Pourtant, il rentre...

Oui, ca dépend des gens et des périodes de la vie dans lesquelles on se trouve. Arrivé un certain moment, on se dit « dans cette terre est enterré mon grand-père ». Cet enracinement permet une forme de liberté. Etant jeune, on veut voir ce qu'il se passe ailleurs. Après, les choses sont plus intérieures, tu te rends compte que tu t'assois et que tu voyages autant.

Vous êtes né de parents Sénégalais à Paris. Comment avez-vous découvert le Sénégal ?

Mon premier contact avec le Sénégal a été avec ma famille. On ne peut pas dire que j'ai découvert le Sénégal, le Sénégal était là.

Beaucoup d'immigrés idéalisent leur pays d'origine. Avez-vous été influencé par la vision du Sénégal qu'ont vos parents ?

On idéalise un pays absent comme on idéalise un père ou une mère. De toute manière, la relation qu'on a aux choses ou aux personnes évolue avec le temps et l'expérience.

Je préfère les rapports humains au Sénégal, mais je ne veux pas dire qu'ils sont meilleurs. Je peux changer d'avis avec le temps, mais je m'y reconnais plus. Il y a un rapport au temps, à la mort, à l'invisible et à l'inconnu dans lequel je me sens beaucoup mieux. C'est une question très personnelle, moins liée à l'identité qu'à la personnalité. Mon frère ou ma soeur peuvent avoir un autre avis.

Satché est critiqué pour être rentré des Etats-Unis. Est-ce une reproche habituel au Sénégal ?

Non, mais ça a pu l'être a une époque pas si lointaine, où il était difficile de comprendre pourquoi une personne qui avait eu la chance de partir, veuille rentrer. Mais les choses ont changé récemment. Chaque fois plus de gens rentrent.

Il est difficile de généraliser à la taille d'un continent où il y a d'immenses disparités. Mais, bien que le chemin reste dur, l'avenir est plus brillant en Afrique qu'en Europe. Il ne fait plus peur en Afrique, alors que, maintenant, il fait peur en Europe.

Un changement de paradigme ?

Beaucoup de gens qui sont rentrés vivent mieux que lorsqu'ils étaient à l'étranger. Et je ne parle pas de ceux qui ont la chance d'appartenir a une petite minorité de privilégiés. A Paris, deux tiers du salaire des gens passe dans le loyer, on s'endette sur 30 ans pour avoir l'espace minimum de vie. Ca n'a pas de sens !
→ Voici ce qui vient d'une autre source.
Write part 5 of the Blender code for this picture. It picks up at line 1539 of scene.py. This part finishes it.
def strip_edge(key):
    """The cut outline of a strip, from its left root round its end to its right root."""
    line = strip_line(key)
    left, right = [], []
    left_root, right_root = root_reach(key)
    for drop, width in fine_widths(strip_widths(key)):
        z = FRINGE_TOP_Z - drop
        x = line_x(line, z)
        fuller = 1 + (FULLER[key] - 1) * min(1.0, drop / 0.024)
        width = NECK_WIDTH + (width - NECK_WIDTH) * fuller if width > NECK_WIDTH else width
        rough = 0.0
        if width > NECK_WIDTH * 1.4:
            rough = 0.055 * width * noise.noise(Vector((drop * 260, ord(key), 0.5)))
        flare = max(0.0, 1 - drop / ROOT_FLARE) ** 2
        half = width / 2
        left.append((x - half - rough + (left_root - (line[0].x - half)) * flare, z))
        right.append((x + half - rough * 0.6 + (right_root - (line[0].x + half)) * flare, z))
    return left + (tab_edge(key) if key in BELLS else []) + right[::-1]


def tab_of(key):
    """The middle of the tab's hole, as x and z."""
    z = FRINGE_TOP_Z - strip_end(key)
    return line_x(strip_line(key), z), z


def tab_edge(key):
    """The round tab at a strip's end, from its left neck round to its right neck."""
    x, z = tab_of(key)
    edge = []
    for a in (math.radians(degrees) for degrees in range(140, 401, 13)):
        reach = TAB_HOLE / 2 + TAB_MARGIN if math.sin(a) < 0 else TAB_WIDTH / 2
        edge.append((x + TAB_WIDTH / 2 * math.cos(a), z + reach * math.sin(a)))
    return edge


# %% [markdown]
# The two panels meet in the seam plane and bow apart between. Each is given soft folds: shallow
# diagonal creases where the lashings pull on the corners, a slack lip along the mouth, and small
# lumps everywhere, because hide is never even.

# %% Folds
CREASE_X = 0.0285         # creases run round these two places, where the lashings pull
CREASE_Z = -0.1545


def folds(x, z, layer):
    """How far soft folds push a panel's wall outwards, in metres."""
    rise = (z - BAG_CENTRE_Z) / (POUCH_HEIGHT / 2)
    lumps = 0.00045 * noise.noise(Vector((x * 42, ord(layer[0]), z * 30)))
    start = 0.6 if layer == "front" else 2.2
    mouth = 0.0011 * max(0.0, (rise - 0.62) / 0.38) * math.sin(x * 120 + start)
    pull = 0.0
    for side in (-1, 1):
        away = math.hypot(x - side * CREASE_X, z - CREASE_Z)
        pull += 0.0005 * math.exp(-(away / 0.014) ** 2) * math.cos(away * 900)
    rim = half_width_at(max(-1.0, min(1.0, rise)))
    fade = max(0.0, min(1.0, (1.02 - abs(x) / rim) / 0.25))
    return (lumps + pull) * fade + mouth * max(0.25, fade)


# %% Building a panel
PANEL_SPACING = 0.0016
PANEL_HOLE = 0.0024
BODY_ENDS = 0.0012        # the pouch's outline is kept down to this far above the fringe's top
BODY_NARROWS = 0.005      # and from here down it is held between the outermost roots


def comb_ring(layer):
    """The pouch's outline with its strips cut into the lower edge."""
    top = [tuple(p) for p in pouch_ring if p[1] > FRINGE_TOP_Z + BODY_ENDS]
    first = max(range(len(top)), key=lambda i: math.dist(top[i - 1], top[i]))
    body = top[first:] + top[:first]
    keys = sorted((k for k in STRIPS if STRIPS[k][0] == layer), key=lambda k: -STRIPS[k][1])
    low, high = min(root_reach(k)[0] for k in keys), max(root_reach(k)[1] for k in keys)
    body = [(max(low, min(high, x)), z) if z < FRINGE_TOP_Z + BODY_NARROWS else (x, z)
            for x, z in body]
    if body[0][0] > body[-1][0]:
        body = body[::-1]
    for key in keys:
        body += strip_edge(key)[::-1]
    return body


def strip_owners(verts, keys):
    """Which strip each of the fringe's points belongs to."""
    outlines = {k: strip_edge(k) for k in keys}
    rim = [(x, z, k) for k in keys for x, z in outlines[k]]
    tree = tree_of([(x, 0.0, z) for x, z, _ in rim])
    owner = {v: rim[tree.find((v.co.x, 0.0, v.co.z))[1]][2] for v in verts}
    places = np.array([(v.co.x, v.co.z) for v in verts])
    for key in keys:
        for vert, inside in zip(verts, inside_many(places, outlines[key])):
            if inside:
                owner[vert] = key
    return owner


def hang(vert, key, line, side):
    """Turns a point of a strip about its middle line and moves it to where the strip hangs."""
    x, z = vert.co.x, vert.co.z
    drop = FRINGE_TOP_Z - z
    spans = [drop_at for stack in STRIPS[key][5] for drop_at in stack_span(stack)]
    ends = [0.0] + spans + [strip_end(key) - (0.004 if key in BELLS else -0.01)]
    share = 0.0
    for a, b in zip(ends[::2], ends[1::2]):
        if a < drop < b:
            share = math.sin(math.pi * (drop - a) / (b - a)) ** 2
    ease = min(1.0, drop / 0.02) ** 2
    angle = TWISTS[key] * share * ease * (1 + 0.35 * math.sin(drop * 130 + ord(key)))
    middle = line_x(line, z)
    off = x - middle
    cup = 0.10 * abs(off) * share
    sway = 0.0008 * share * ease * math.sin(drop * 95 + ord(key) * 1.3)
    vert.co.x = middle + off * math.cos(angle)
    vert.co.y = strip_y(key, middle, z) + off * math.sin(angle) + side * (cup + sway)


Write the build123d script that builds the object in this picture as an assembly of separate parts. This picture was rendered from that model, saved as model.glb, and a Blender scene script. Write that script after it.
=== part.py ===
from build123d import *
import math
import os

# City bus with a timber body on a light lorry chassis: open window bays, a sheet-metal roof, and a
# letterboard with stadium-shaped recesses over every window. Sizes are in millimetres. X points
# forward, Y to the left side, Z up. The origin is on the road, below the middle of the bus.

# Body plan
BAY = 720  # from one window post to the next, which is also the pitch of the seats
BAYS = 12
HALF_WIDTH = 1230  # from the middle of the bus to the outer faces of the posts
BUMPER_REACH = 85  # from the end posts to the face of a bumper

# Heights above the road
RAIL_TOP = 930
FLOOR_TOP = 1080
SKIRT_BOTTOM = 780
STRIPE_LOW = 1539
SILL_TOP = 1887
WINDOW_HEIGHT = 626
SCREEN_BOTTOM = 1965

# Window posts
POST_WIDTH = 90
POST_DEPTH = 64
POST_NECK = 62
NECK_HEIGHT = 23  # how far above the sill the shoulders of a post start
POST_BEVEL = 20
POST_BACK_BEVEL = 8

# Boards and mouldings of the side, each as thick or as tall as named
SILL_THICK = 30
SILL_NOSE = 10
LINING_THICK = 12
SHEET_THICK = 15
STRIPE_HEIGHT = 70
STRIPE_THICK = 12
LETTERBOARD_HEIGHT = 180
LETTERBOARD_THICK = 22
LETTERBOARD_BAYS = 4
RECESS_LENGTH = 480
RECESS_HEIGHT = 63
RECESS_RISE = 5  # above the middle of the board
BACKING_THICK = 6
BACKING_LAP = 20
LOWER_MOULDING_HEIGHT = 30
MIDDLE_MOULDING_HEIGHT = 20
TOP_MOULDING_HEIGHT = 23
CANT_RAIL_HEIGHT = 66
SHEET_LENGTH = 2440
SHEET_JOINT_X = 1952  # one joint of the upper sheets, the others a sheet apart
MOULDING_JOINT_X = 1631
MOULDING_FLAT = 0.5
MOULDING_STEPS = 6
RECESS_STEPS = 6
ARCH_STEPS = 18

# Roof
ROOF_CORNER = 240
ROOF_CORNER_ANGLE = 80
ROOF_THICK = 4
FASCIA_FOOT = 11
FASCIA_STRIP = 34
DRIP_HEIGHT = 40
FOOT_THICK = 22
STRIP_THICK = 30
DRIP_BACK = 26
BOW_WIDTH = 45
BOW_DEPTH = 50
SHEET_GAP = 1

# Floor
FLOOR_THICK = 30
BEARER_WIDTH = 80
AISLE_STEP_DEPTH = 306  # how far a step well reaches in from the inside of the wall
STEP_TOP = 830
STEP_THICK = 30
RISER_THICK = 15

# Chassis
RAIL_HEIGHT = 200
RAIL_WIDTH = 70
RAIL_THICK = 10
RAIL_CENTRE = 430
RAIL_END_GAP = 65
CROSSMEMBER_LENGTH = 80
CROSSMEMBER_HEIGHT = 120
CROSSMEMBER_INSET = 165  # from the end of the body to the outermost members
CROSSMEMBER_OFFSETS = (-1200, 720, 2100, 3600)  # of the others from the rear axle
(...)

Pour une personne qui a de quoi commencer une petite affaire, il va être bien plus facile de se lancer à Dakar qu'à Paris ou dans la plupart des villes occidentales que je connais. On y asphyxie. Et pour réussir, on essaye de trouver une idée à l'intérieur d'une autre idée.
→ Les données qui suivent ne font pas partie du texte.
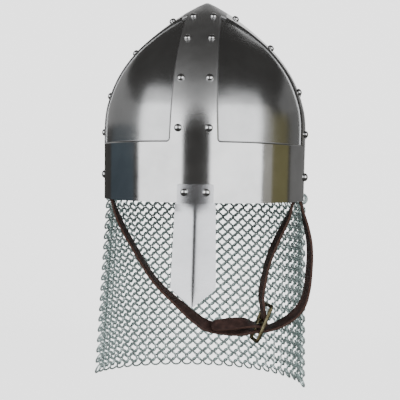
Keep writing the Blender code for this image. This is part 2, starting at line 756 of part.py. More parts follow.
def tube(name, path, radius, sides, closed, material=None, smooth_deg=None):
    """Round bar along a path, closed into a loop or with flat ends."""
    path = np.asarray(path)
    count = len(path)
    if closed:
        tangents = np.roll(path, -1, axis=0) - np.roll(path, 1, axis=0)
    else:
        tangents = np.gradient(path, axis=0)
    plane = np.cross(path[1] - path[0], path[count // 3] - path[0])
    if np.linalg.norm(plane) < 1e-12:
        plane = cross_axes((path[1] - path[0]) / np.linalg.norm(path[1] - path[0]))[0]
    plane /= np.linalg.norm(plane)
    points = []
    for point, tangent in zip(path, tangents):
        tangent = tangent / np.linalg.norm(tangent)
        across = np.cross(plane, tangent)
        for step in range(sides):
            angle = 2 * math.pi * (step + 0.5) / sides
            points.append(point + (plane * math.cos(angle) + across * math.sin(angle)) * radius)
    faces = []
    for place in range(count if closed else count - 1):
        after = (place + 1) % count
        for step in range(sides):
            other = (step + 1) % sides
            faces.append((place * sides + step, place * sides + other, after * sides + other,
                          after * sides + step))
    if not closed:
        faces.append(tuple(range(sides)))
        faces.append(tuple(range((count - 1) * sides, count * sides))[::-1])
    return solid(name, points, faces, material, smooth_deg)


def make_buckle_frame():
    """Rounded oblong loop with a middle bar."""
    centre, down, bar = buckle_axes()
    half_length = (BUCKLE_LENGTH - BUCKLE_WIRE) / 2
    half_width = (BUCKLE_WIDTH - BUCKLE_WIRE) / 2
    corner_radius = BUCKLE_WIRE * BUCKLE_CORNER_SHARE
    path = []
    for corner, (along, across) in enumerate(((1, 1), (1, -1), (-1, -1), (-1, 1))):
        pivot = centre + down * along * (half_length - corner_radius)
        pivot = pivot + bar * across * (half_width - corner_radius)
        for step in range(3):
            angle = math.radians(90 * corner + 45 * step)
            path.append(pivot + (bar * math.cos(angle) + down * math.sin(angle)) * corner_radius)
    frame = tube("buckle_frame", path, BUCKLE_WIRE / 2, 8, True, brass("buckle_frame_brass"), 50)
    ends = [centre - bar * half_width, centre + bar * half_width]
    middle = tube("middle_bar", ends, BUCKLE_WIRE / 2 * MIDDLE_BAR_SHARE, 8, False)
    combine(frame, [middle], "UNION")
    return frame


def prong_strip(name, play, material=None):
    """Strip bent round the middle bar, its tip resting on the loop's low end, widened by a play."""
    centre, down, bar = buckle_axes()
    radius = BUCKLE_WIRE / 2 + FIT_GAP + PRONG_THICKNESS / 2
    path = around_bar(radius, PRONG_WRAP_START_DEG, 90 + BUCKLE_SLOPE_DEG, 7)
    bend = path[-1]
    for share in (PRONG_SHARE / 2, PRONG_SHARE):
        path.append(bend + down * BUCKLE_LENGTH * share)
    turns = [(0.0, math.radians(BUCKLE_YAW_DEG))] * len(path)
    return ribbon(name, path, turns, PRONG_WIDTH + 2 * play, PRONG_THICKNESS + 2 * play, material)


def make_buckle_prong():
    return prong_strip("buckle_prong", 0.0, brass("buckle_prong_brass"))


def settled(sheet, seats):
    """The seats moved along their directions onto the outer face of the sheet."""
    mesh = sheet.data
    tree = BVHTree.FromPolygons([corner.co for corner in mesh.vertices],
                                [face.vertices[:] for face in mesh.polygons])
    result = []
    for name, point, normal in seats:
        start = Vector(point + normal * HALF_WIDTH)
        hit = tree.ray_cast(start, Vector(-normal))[0]
        result.append((name, np.array(hit), normal))
    return result


def nasal_rivet_seats():
    seats = []
    for mark, sign in (("a", -1), ("b", 1)):
        spot = brow_seat(NASAL_SHIFT + sign * NASAL_RIVET_SPACING / 2, NASAL_RIVET_HEIGHT)
        seats.append((f"rivet_nasal_{mark}", *spot))
    return seats


def hanger_holes():
    """Cutters for the row of holes in the rim that the hanger rings pass through."""
    rise = UP * MAIL_RING_RADIUS * math.sin(math.radians(60))
    return [hole_tool(centre + rise + outward * FRAME_PLATE, outward, FRAME_PLATE * 2, HANGER_HOLE_RADIUS)
            for centre, outward in hanger_spots()]


def main():
    clear_scene()
    frame = make_frame()
    panels = [make_panel(name, quarter) for quarter, name in
              enumerate(("panel_front_left", "panel_back_left", "panel_back_right", "panel_front_right"))]
    nasal = make_nasal()
    skull_seats = settled(frame, rivet_seats())
    nasal_seats = settled(frame, nasal_rivet_seats())
    strap_seats = [("rivet_strap_right", *strap_seat(-1)), ("rivet_strap_left", *strap_seat(1))]
    strap_seats = settled(frame, strap_seats)

    all_seats = skull_seats + nasal_seats + strap_seats
    holes = [hole_tool(point, normal, FRAME_PLATE) for _, point, normal in all_seats]
    combine(frame, holes + hanger_holes(), "DIFFERENCE")
    for quarter, panel in enumerate(panels):
        holes = []
        for _, point, normal in skull_seats:
            angle = math.atan2(point[0], -point[1]) % (2 * math.pi)
            if quarter * math.pi / 2 < angle < (quarter + 1) * math.pi / 2:
                holes.append(hole_tool(point, normal, PANEL_SINK + PANEL_PLATE))
        combine(panel, holes, "DIFFERENCE")
    combine(nasal, [hole_tool(point, normal, FIT_GAP) for _, point, normal in nasal_seats], "DIFFERENCE")

    for name, point, normal in skull_seats:
        make_rivet(name, point, normal, 0.0, PANEL_SINK + PANEL_PLATE, RIVET_HEAD_RADIUS)
    for name, point, normal in nasal_seats:
        make_rivet(name, point, normal, NASAL_PLATE + FIT_GAP * 2, FRAME_PLATE, RIVET_HEAD_RADIUS)
    for name, point, normal in strap_seats:
        make_rivet(name, point, normal, 0.0, STRAP_SINK, STRAP_RIVET_HEAD_RADIUS)

    make_aventail()
    make_long_strap()
    make_short_strap()
    make_buckle_frame()
    make_buckle_prong()


main()
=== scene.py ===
"""Looks of the norman helmet: smooth plates, linked mail, leather straps, brass buckle, studio."""
import math
import random

import bmesh
import bpy
import numpy as np
from mathutils import Matrix, Vector


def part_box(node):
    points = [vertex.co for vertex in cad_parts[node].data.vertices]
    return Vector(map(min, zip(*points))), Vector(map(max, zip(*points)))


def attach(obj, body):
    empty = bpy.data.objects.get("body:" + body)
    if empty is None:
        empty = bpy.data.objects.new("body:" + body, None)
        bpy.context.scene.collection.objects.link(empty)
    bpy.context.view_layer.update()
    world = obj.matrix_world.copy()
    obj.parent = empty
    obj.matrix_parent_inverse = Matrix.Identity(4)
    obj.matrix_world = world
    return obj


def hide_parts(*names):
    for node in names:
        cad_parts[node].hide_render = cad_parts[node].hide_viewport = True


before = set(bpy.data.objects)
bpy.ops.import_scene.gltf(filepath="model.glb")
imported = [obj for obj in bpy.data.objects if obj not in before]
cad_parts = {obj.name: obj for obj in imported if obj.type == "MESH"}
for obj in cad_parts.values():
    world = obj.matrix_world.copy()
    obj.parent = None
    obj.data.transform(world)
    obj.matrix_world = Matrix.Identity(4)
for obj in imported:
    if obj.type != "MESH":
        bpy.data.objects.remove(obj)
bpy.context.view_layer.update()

MM = 0.001

# skull, in metres
HALF_WIDTH = 102.5 * MM
HALF_LENGTH = 111.75 * MM
DOME_HEIGHT = 202.5 * MM
BROW_HEIGHT = 55 * MM
PLATE = 1.4 * MM
PANEL_DEPTH = 1.7 * MM
FRONT_BAND_FOOT = 44 * MM
FRONT_BAND_CROWN = 34 * MM
SIDE_BAND = 60 * MM
CORNER_RADIUS = 2.5 * MM
EDGE_ROUND = 1.0 * MM
CROTCH_HEIGHT = 180 * MM
FRONT_BAND_TAPER = (FRONT_BAND_FOOT - FRONT_BAND_CROWN) / 2 / (CROTCH_HEIGHT - BROW_HEIGHT)
PANEL_FOOT = 41 * MM
PANEL_TOP = 187 * MM
PANEL_FRONT_START = FRONT_BAND_CROWN / 6
PANEL_SIDE_START = SIDE_BAND / 6
SEAM_SIDE_START = 60 * MM
CUTTER_REACH = 0.2
CUTTER_OVER = 20 * MM
# share of the dome height, share of the half width
SKULL_PROFILE = (
    (0.000, 0.996), (0.200, 1.001), (0.300, 1.004), (0.380, 1.003), (0.440, 0.990), (0.500, 0.960),
    (0.560, 0.9185), (0.620, 0.8610), (0.680, 0.7850), (0.740, 0.6890), (0.800, 0.5680), (0.860, 0.4310),
    (0.920, 0.2780), (0.960, 0.1560), (0.985, 0.0720), (1.000, 0.0),
)
PROFILE_STEPS = 110
SPIN_STEPS = 192

# rivets
RIVET_HEAD_RADIUS = 3.6 * MM
RIVET_HEAD_HEIGHT = 3.2 * MM
RIVET_SHANK_RADIUS = 1.7 * MM
RIVET_SHANK_DEPTH = 3.0 * MM
RIVET_CLENCH_RADIUS = 2.8 * MM
RIVET_DEPTH = 4.5 * MM
RIVET_SIDES = 24
NASAL_RIVET_LIFT = 0.5 * MM
STRAP_RIVET_SIZE = 4.2 / 3.6

# nose guard
NASAL_PLATE = 2 * MM
NASAL_SHIFT = 2.6 * MM
NASAL_LEAN = math.tan(math.radians(6.5))
NASAL_RIDGE = 4.5 * MM
NASAL_FOLD = 1.5 * MM
NASAL_RIDGE_RUN = 0.14
NASAL_STAND_OFF = 0.45 * MM
NASAL_EDGE = 0.4 * MM
NASAL_TAB_HALF = 16.2 * MM
NASAL_TOP_HALF = 17.85 * MM
NASAL_LOW_HALF = 19.75 * MM
NASAL_STRAIGHT = 76 * MM
NASAL_LENGTH = 91.5 * MM
# heights of the tab's rows, in millimetres
NASAL_TAB_ROWS = (16.5, 15.9, 8.0, 0.9, 0.1)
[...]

Sentez-vous une certaine frustration, une tension entre les gens en France, qui n'existe pas ailleurs ?

Pas entre les gens. Mais il y a une tension, oui. Les pays européens sont des petits pays qui, de façon étrange, ont eu a jouir sur le monde d'une suprématie qui n'est pas représentative de leur taille réelle. Aujourd'hui, le monde prend plus des dimensions proportionnelles à ce qu'il est. La France ne représente pas grand chose à côté de l'Inde. Alors, quand l'Inde reprend sa taille réelle, évidemment, ca suscite des craintes.

Etes-vous satisfait du film ?

L'insatisfaction par rapport à un film est le moteur pour en faire un autre. Le personnage principal du film dit à un moment : « Je n'ai rien eu le temps de faire ». On lui répond : « Mais qu'est-ce que tu voulais faire ? Qui a déjà fini quelque chose ? » Personne. Il y a un moment où on arrête, c'est tout. Sans limite de temps ni d'argent, je peux passer ma vie à refaire un film.